In regard to parcel 2B, the chancellor stated that “the Court is satisfied that the parcel
shown as 2B . . . has, in fact, been adversely possessed by the [Gandys.]” However, in their
appeal, the Bonners argue that they had adversely possessed parcel 2B even though they hold
title to parcel 2B. Regardless, the evidence regarding this sliver of property is sparse. A
majority of the testimony concerns the triangular area and the area where Nelson’s mobile
home sits. There is no specific testimony regarding the Gandys’ attempt to adversely possess
parcel 2B. Therefore, we reverse this determination by the chancellor and render judgment
to reflect that the Bonners are the record titleholders to parcel 2B.

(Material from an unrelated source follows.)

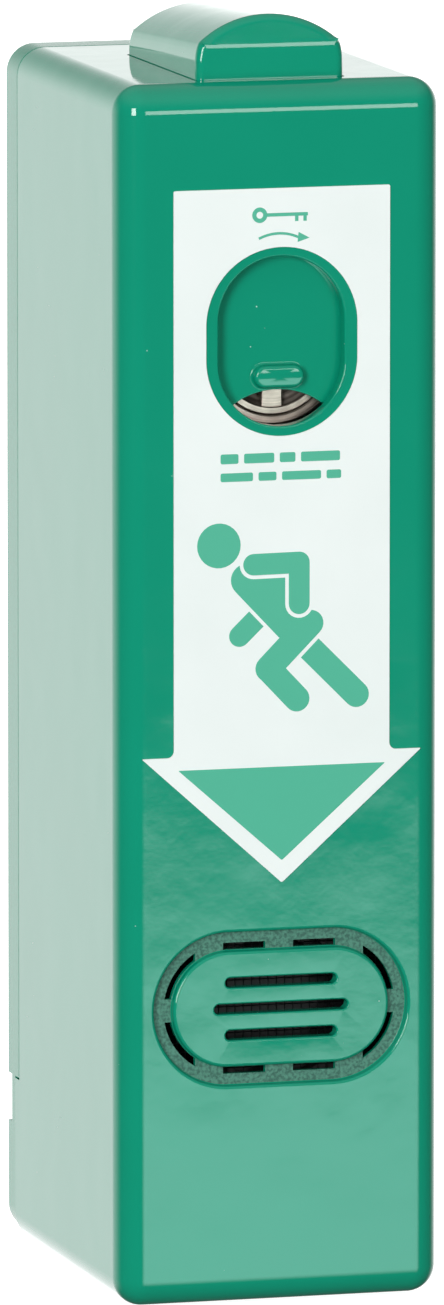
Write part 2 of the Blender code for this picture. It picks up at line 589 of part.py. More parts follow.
def make_rotor():
    """The dished rotor with its upright bar, its tail and the cam that is screwed to it."""
    dish = [(0, 66.3), (4.0, 66.5), (7.4, 67.1), (9.3, 68.1), (9.7, 68.6), (10.3, 68.6)]
    stem = [(10.4, 68.4), (10.4, 64.8), (6.0, 64.8), (6.0, 38.0), (3.0, 38.0), (3.0, 18.3), (0, 18.3)]
    rotor = turned("lock_rotor", dish + stem, (0, 0, LOCK_Z), "front", steps=28)
    bar = block("rotor_bar", (-1.95, 1.95), (65.6, 68.5), (LOCK_Z - 9.9, LOCK_Z + 9.9))
    combine(rotor, [bar], "UNION")
    combine(rotor, [block("keyway", (-0.6, 0.6), (66.6, 70), (LOCK_Z - 3.2, LOCK_Z + 3.2)),
                    rod("tail_hole", 1.6, (17, 27), (0, LOCK_Z), sides=SCREW_SIDES)], "DIFFERENCE")
    place(rotor, LOCK_STEEL, ROTOR)

    angle = math.radians(CAM_REST)
    pin_x = CAM_RADIUS * math.sin(angle)
    pin_z = LOCK_Z + CAM_RADIUS * math.cos(angle)
    cam = rod("cam_lever", 7.4, (15.0, 18.0), (0, LOCK_Z), sides=24)
    combine(cam, [rod("cam_pin", 1.5, (10.5, 15.6), (pin_x, pin_z), sides=16)], "UNION")
    combine(cam, [rod("cam_hole", 1.6, (14, 19), (0, LOCK_Z), sides=SCREW_SIDES)], "DIFFERENCE")
    place(cam, STEEL, ROTOR)
    place(pan_screw("cam_screw", (0, 15.0, LOCK_Z), 11.0, "back"), STEEL, ROTOR)

    slot = stadium("pin_slot", 1.95, 2.9, 63.3, (9, 13), sides=16, centre_x=pin_x)
    slide = block("release_slide", (-21.0, 11.0), (COVER_PLATE[1] + GAP, 12.0),
                  (LOCK_Z - 9.4, LOCK_Z + 9.4))
    place(combine(slide, [slot], "DIFFERENCE"), WHITE, RELEASE)
    magnet = block("release_magnet", (-20, -15), (12.2, 14.4), (LOCK_Z - 2.5, LOCK_Z + 2.5))
    place(magnet, MAGNET, RELEASE)


def make_lock_cover():
    """The sliding window cover with its arched lower edge and grip ridge."""
    cover = block("lock_cover", (-13.8, 13.8), (70.9, 72.1), (COVER_BOTTOM, COVER_TOP))
    ridge = stadium("grip_ridge", 4.45, 1.94, 55.5, (71.5, 74.0), sides=16)
    bevel = ridge.modifiers.new("soft", "BEVEL")
    bevel.width = 0.8 * MM
    bevel.segments = 2
    combine(cover, [rod("arch", 13.6, (70, 73), (0, 53.1 - 13.6), sides=48)], "DIFFERENCE")
    place(combine(cover, [ridge], "UNION"), GREEN, COVER)


# ---------------------------------------------------------------- bumper, bridge and label

def arch_block(name, half_width, depth, low, spring_line, arch):
    """A block with an arched top; its top falls towards the back by BUMPER_SLOPE over its length."""
    radius = (half_width ** 2 + arch ** 2) / (2 * arch)
    half_angle = math.asin(half_width / radius)
    outline = [(-half_width, low)]
    for step in range(9):
        angle = half_angle * (step / 4 - 1)
        outline.append((radius * math.sin(angle), spring_line + arch - radius * (1 - math.cos(angle))))
    outline.append((half_width, low))
    piece = flat_outline(name, outline, depth)
    slope = BUMPER_SLOPE / (BUMPER_FRONT - BUMPER_BACK)
    bm = bmesh.new()
    bm.from_mesh(piece.data)
    bm.transform(piece.matrix_world)
    piece.matrix_world = Matrix.Identity(4)
    for vert in bm.verts:
        if vert.co.z > (low + 1) * MM:
            vert.co.z -= slope * (BUMPER_FRONT * MM + vert.co.y)
    bm.to_mesh(piece.data)
    bm.free()
    return piece


def make_bumper():
    """The arched bumper in the top opening, its pins, clips and springs."""
    spring_line = HALF_HEIGHT + BUMPER_SIDE
    inner_half = BUMPER_HALF - BUMPER_WALL
    bumper = arch_block("top_bumper", BUMPER_HALF, (BUMPER_BACK, BUMPER_FRONT), 102.4, spring_line,
                        BUMPER_ARCH)
    flange = block("bumper_flange", (-15.2, 15.2), (21.2, 69.3), (101.6, 103.6))
    inner_depth = (BUMPER_BACK + BUMPER_WALL, BUMPER_FRONT - BUMPER_WALL)
    hollow = arch_block("bumper_hollow", inner_half, inner_depth, 97.0, spring_line - BUMPER_WALL,
                        BUMPER_ARCH)
    posts = [rod("pin_boss", 4.2, (BOSS_FOOT, 130), (0, depth), axis="Z") for depth in PIN_DEPTHS]
    posts.append(rod("switch_post", 2.0, (98.4, 130), (0, 45.5), axis="Z", sides=SCREW_SIDES))
    combine(hollow, posts, "DIFFERENCE")
    combine(bumper, [flange], "UNION")
    pin_holes = [rod("pin_hole", 2.3, (97, 109.3), (0, depth), axis="Z") for depth in PIN_DEPTHS]
    combine(bumper, [hollow] + pin_holes, "DIFFERENCE")
    place(bumper, GREEN, BUMPER)

    turns, per_turn, wire_radius, coil_radius = 5, 10, 0.45, 3.3
    bottom = BRIDGE_TOP + wire_radius + 0.2
    rise = BOSS_FOOT - 0.2 - wire_radius - bottom
    for word, depth in zip(("rear", "front"), PIN_DEPTHS):
        pin = rod("bumper_pin_" + word, 2.0, (82.5, 109.0), (0, depth), axis="Z")
        place(pin, STEEL, BUMPER)
        place(ring("pin_clip_" + word, 3.6, 2.25, 1.0, (0, depth, 84.6), "up", steps=16), STEEL, BUMPER)
        coil = []
        for step in range(turns * per_turn + 1):
            angle = 2 * math.pi * step / per_turn
            height = bottom + rise * step / (turns * per_turn)
            coil.append((coil_radius * math.cos(angle), depth + coil_radius * math.sin(angle), height))
        place(wire("bumper_spring_" + word, coil, wire_radius, 1), STEEL, BUMPER)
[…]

¶11. THE JUDGMENT OF THE WAYNE COUNTY CHANCERY COURT IS
AFFIRMED ON DIRECT APPEAL AND REVERSED AND RENDERED ON
CROSS-APPEAL. ALL COSTS OF THIS APPEAL ARE DIVIDED EQUALLY
BETWEEN THE APPELLANTS/CROSS-APPELLEES AND APPELLEES/CROSSAPPELLANTS.
KING, C.J., MYERS, P.J., IRVING, GRIFFIS, BARNES, ISHEE, ROBERTS
AND MAXWELL, JJ., CONCUR. CARLTON, J., NOT PARTICIPATING.